---------- Data to process

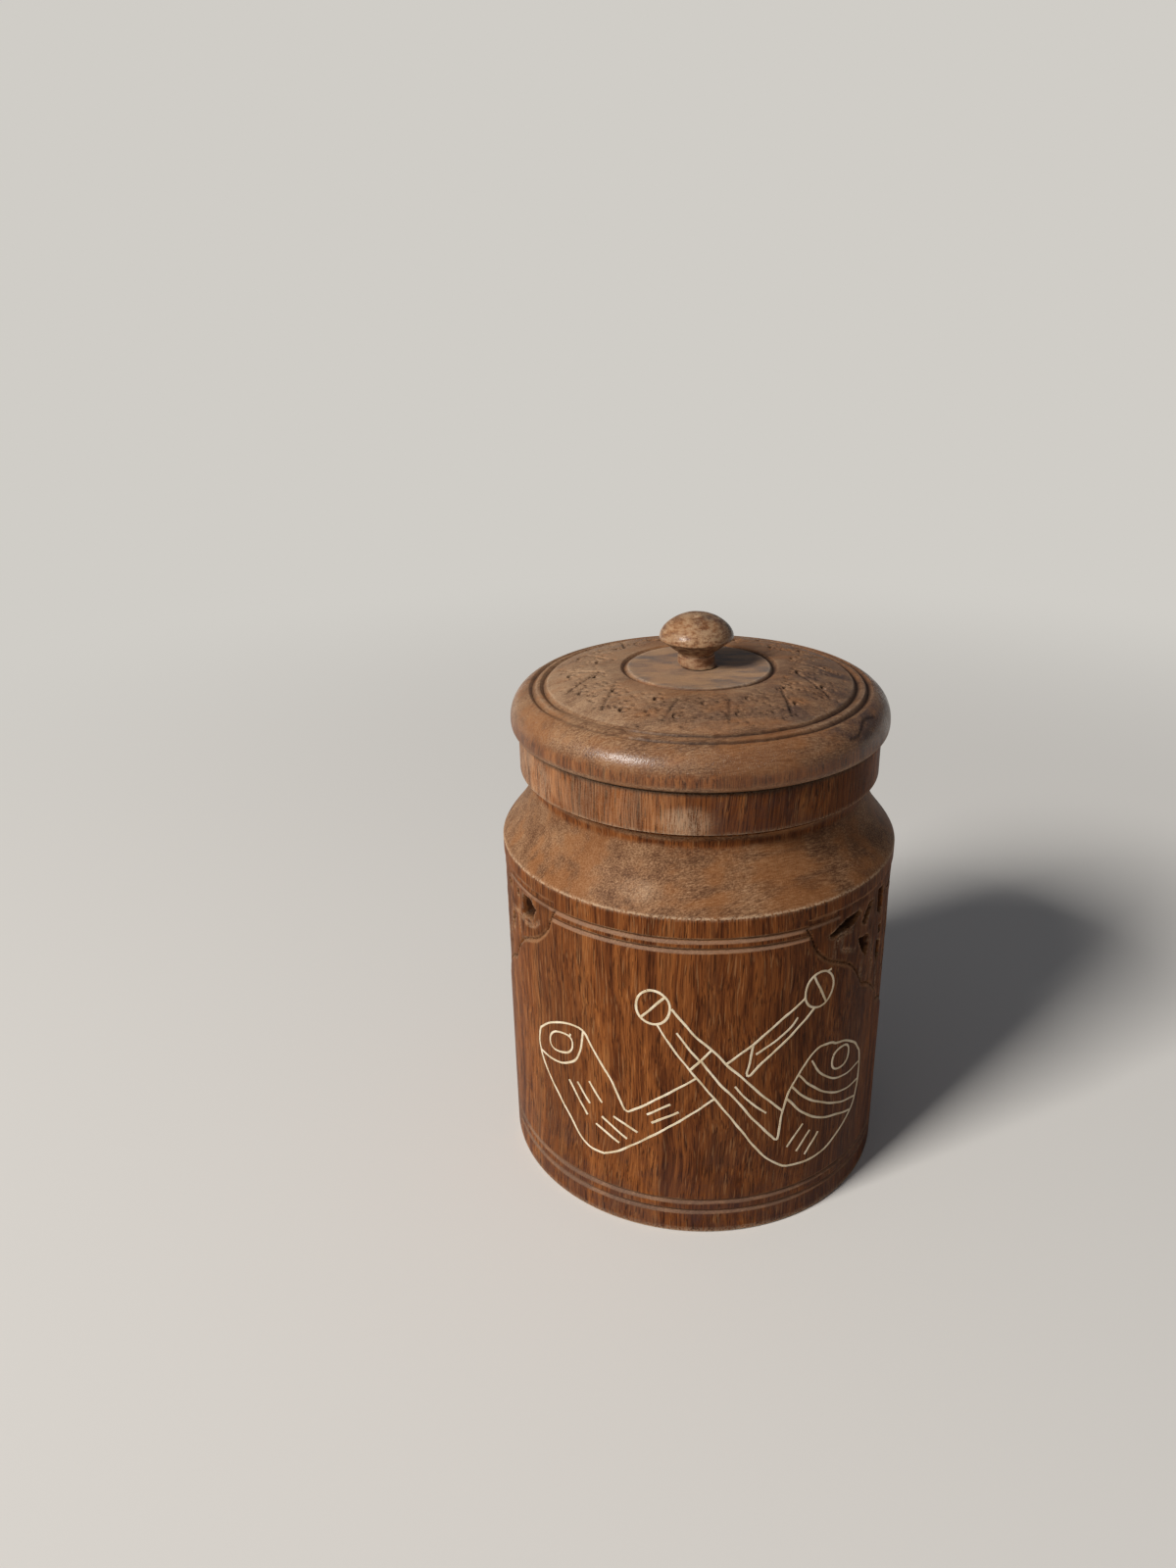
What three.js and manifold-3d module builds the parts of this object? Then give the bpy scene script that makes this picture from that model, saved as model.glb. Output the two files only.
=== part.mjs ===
// A turned wooden tobacco jar with a lift-off lid. Two crossed smoking pipes are
// drawn on its wall in thin strips of pale inlay, each strip let into a groove.
// Millimetres, +Z up, origin at the middle of the jar's foot; the pipes face -Y.
import * as THREE from 'three';
import { mergeVertices } from 'three/addons/utils/BufferGeometryUtils.js';
import Module from 'manifold-3d';

// Jar: one block, turned outside and bored straight down from the mouth
const BODY_RADIUS = 62;
const WALL_TOP = 112;
const FOOT_CHAMFER = 0.8;
const NECK_HEIGHT = 22.4;
const NECK_WAIST_HEIGHT = 17.6;
const SHOULDER_FULLNESS = 4;
const SHOULDER_LEAN = 1.9;
const NECK_SWEEP = 10;
const NECK_FLARE = 2.5;
const COLLAR_INSET = 6.5;
const NECK_INSET = 3.5;
const FILLET_INSET = 1.3;
const FILLET_HEIGHT = 1;
const COLLAR_HEIGHT = 12.8;
const COLLAR_WALL = 9.5;
const MOUTH_CHAMFER = 0.8;
const FLOOR_THICKNESS = 12;

// Turned V grooves: pairs near the foot and the wall's top, a pair and a ring on the lid
const GROOVE_WIDTH = 1.8;
const GROOVE_DEPTH = 0.7;
const FOOT_TO_GROOVE = 8.3;
const FOOT_GROOVE_SPACING = 3.9;
const WALL_TOP_TO_GROOVE = 7;
const WALL_TOP_GROOVE_SPACING = 3.1;
const LID_EDGE_TO_GROOVE = 7;
const LID_GROOVE_SPACING = 3.4;
const LID_RING_RADIUS = 22.6;

// Lid: its rim overhangs the collar, and its spigot drops into the mouth
const LID_OVERHANG = 2.3;
const LID_FOOT_OVERHANG = 0.3;
const LID_WIDEST_HEIGHT = 3.1;
const LID_SIDE_RISE = 4.6;
const LID_EDGE_RUN = 2.6;
const LID_EDGE_FALL = 1.3;
const LID_GROOVE_HEIGHT = 11.9;
const LID_GROOVE_RISE = 1.1;
const LID_DOME_RISE = 4.3;
const LID_SEAT_GAP = 0.3;
const SPIGOT_CLEARANCE = 0.5;
const SPIGOT_DEPTH = 6.5;
const SPIGOT_CHAMFER = 0.8;

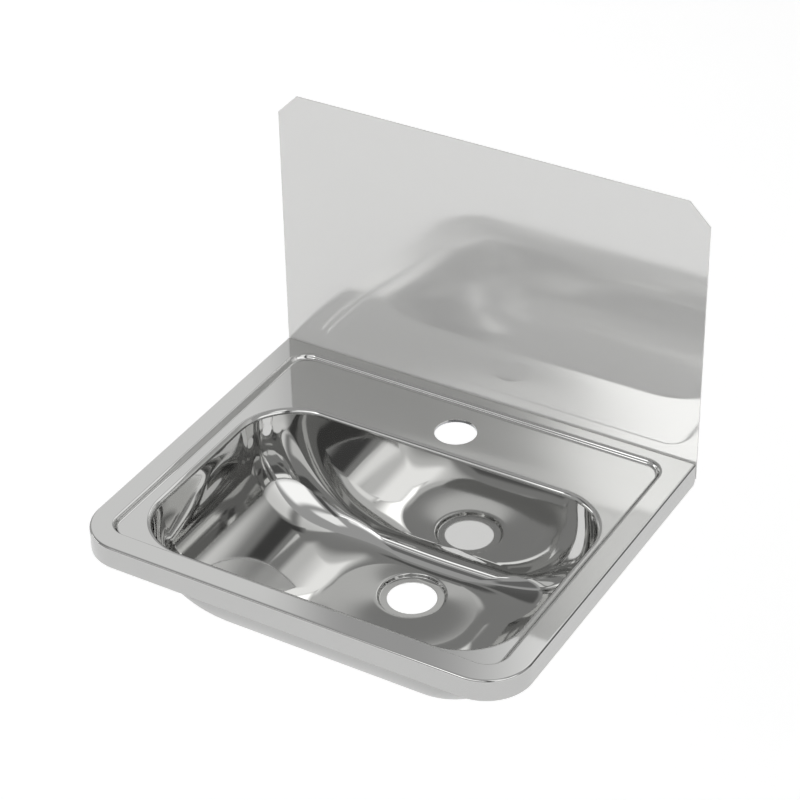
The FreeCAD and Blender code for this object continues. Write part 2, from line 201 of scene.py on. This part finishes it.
def step_ring(bend, share):
    """A section of the step, whose profile at the front differs from that elsewhere."""
    inset, height = bend(STEP_RUN, DECK_DROP, STEP_BENDS, share)
    front_inset, front_height = bend(FRONT_STEP_RUN, DECK_DROP, FRONT_STEP_BENDS, share)
    radius = RECESS_CORNER_RADIUS - inset
    ring = rounded_ring(RECESS_HALF - inset, RECESS_FRONT + front_inset, RECESS_REAR - inset,
                        radius, radius, height)
    return [(x, y, z + (front_height - height) * min(math.sin(a), 0) ** 2, a) for x, y, z, a in ring]


def wall_corner_radius(z):
    """The walls' corner radius in plan, which changes evenly from rim to floor."""
    return BOWL_CORNER_RADIUS + (FLOOR_CORNER_RADIUS - BOWL_CORNER_RADIUS) * -z / BOWL_DEPTH


def lip_ring(turn):
    """A section of the lip: 0 lies on the deck, 90 on the wall."""
    a = math.radians(turn)
    out = LIP_RADIUS * (1 - math.sin(a))
    z = DECK + LIP_RADIUS * (math.cos(a) - 1)
    radius = wall_corner_radius(z) + out
    return rounded_ring(WALL_HALF + out, WALL_FRONT - out, WALL_REAR + out, radius, radius, z, OUTLET_X)


def curve_inset(depth, radius):
    """How far a wall has turned in at a depth below the rim."""
    below = max(depth - BOWL_DEPTH + radius, 0.0)
    return radius - math.sqrt(max(radius * radius - below * below, 0.0))


def wall_ring(turn):
    """A section of the bowl, by how far the front curve has turned: 90 lies on the floor."""
    depth = BOWL_DEPTH - FRONT_CURVE * (1 - math.sin(math.radians(turn)))
    radius = wall_corner_radius(-depth)
    return rounded_ring(WALL_HALF - curve_inset(depth, SIDE_CURVE),
                        WALL_FRONT + curve_inset(depth, FRONT_CURVE),
                        WALL_REAR - curve_inset(depth, REAR_CURVE), radius, radius, -depth, OUTLET_X)


def outlet_circle(radius, z):
    """A ring round the outlet whose points face those of the floor's edge."""
    ring = []
    for x, y, _, _ in wall_ring(QUARTER):
        a = math.atan2(y - OUTLET_Y, x - OUTLET_X)
        ring.append((OUTLET_X + radius * math.cos(a), OUTLET_Y + radius * math.sin(a), z, a))
    return ring


def floor_ring(share):
    """Between the floor's edge and the roll round the outlet, before the floor is dished."""
    ring = []
    for (x0, y0, _, _), (x1, y1, _, a) in zip(wall_ring(QUARTER), outlet_circle(OUTLET_RIM_RADIUS, FLOOR)):
        ring.append((x0 + (x1 - x0) * share, y0 + (y1 - y0) * share, FLOOR, a))
    return ring


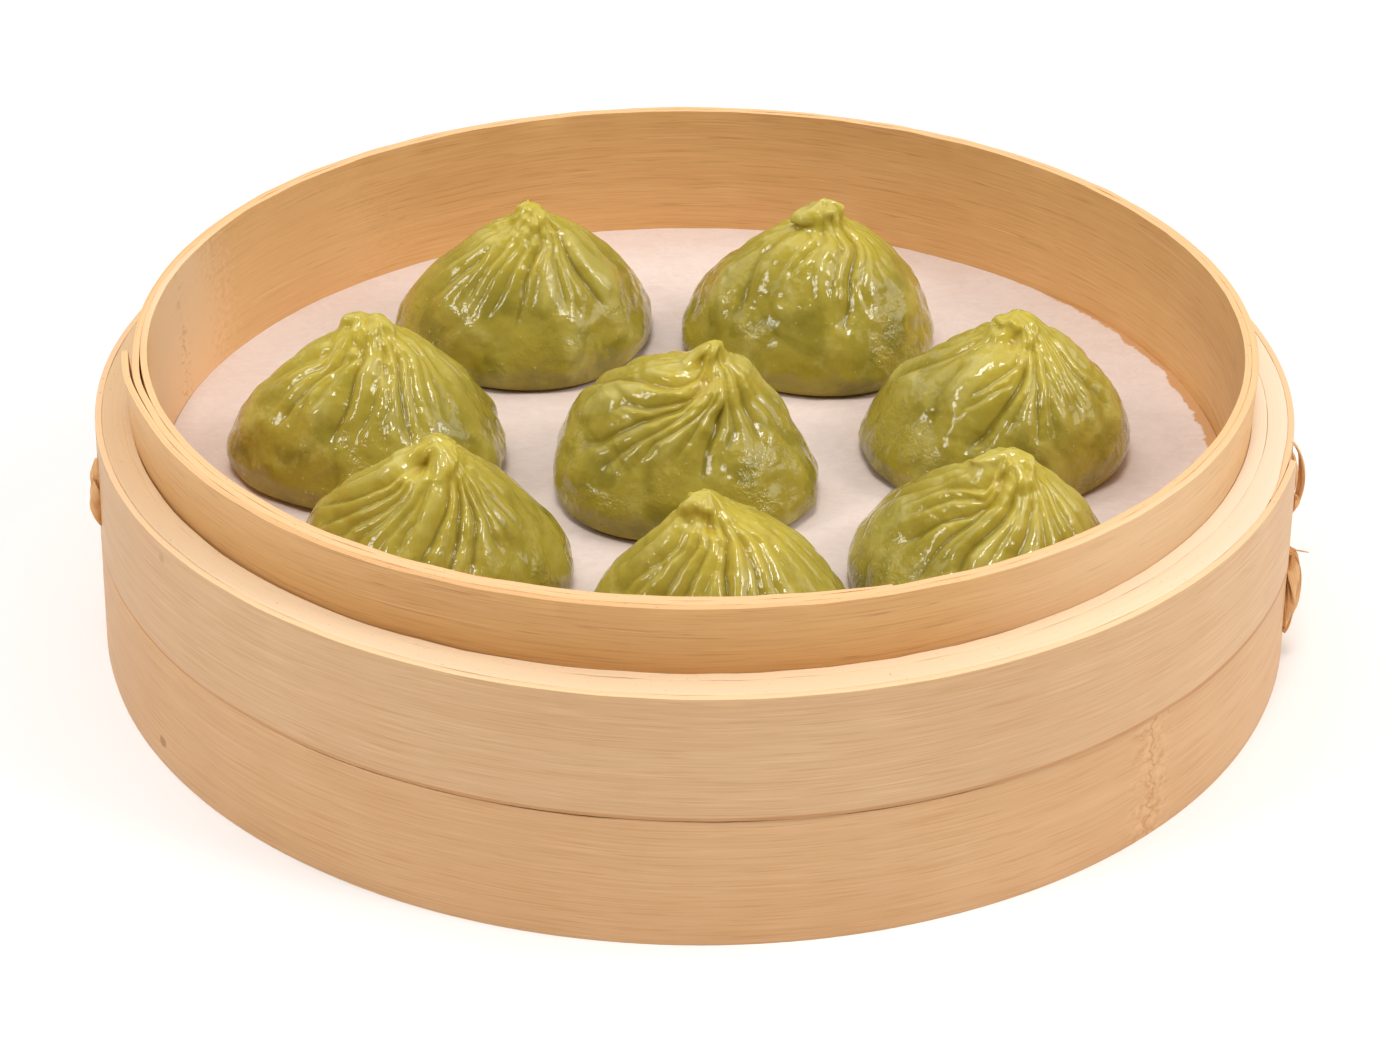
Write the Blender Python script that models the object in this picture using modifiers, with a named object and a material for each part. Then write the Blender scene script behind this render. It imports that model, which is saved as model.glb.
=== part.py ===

--------------------

_Problem description_
Retype only what lies between the line bearing "The FreeCAD and" and the line bearing "return [(x, y, z", keeping both of those lines.

_Result for this exercise_
The FreeCAD and Blender code for this object continues. Write part 2, from line 201 of scene.py on. This part finishes it.
def step_ring(bend, share):
    """A section of the step, whose profile at the front differs from that elsewhere."""
    inset, height = bend(STEP_RUN, DECK_DROP, STEP_BENDS, share)
    front_inset, front_height = bend(FRONT_STEP_RUN, DECK_DROP, FRONT_STEP_BENDS, share)
    radius = RECESS_CORNER_RADIUS - inset
    ring = rounded_ring(RECESS_HALF - inset, RECESS_FRONT + front_inset, RECESS_REAR - inset,
                        radius, radius, height)
    return [(x, y, z + (front_height - height) * min(math.sin(a), 0) ** 2, a) for x, y, z, a in ring]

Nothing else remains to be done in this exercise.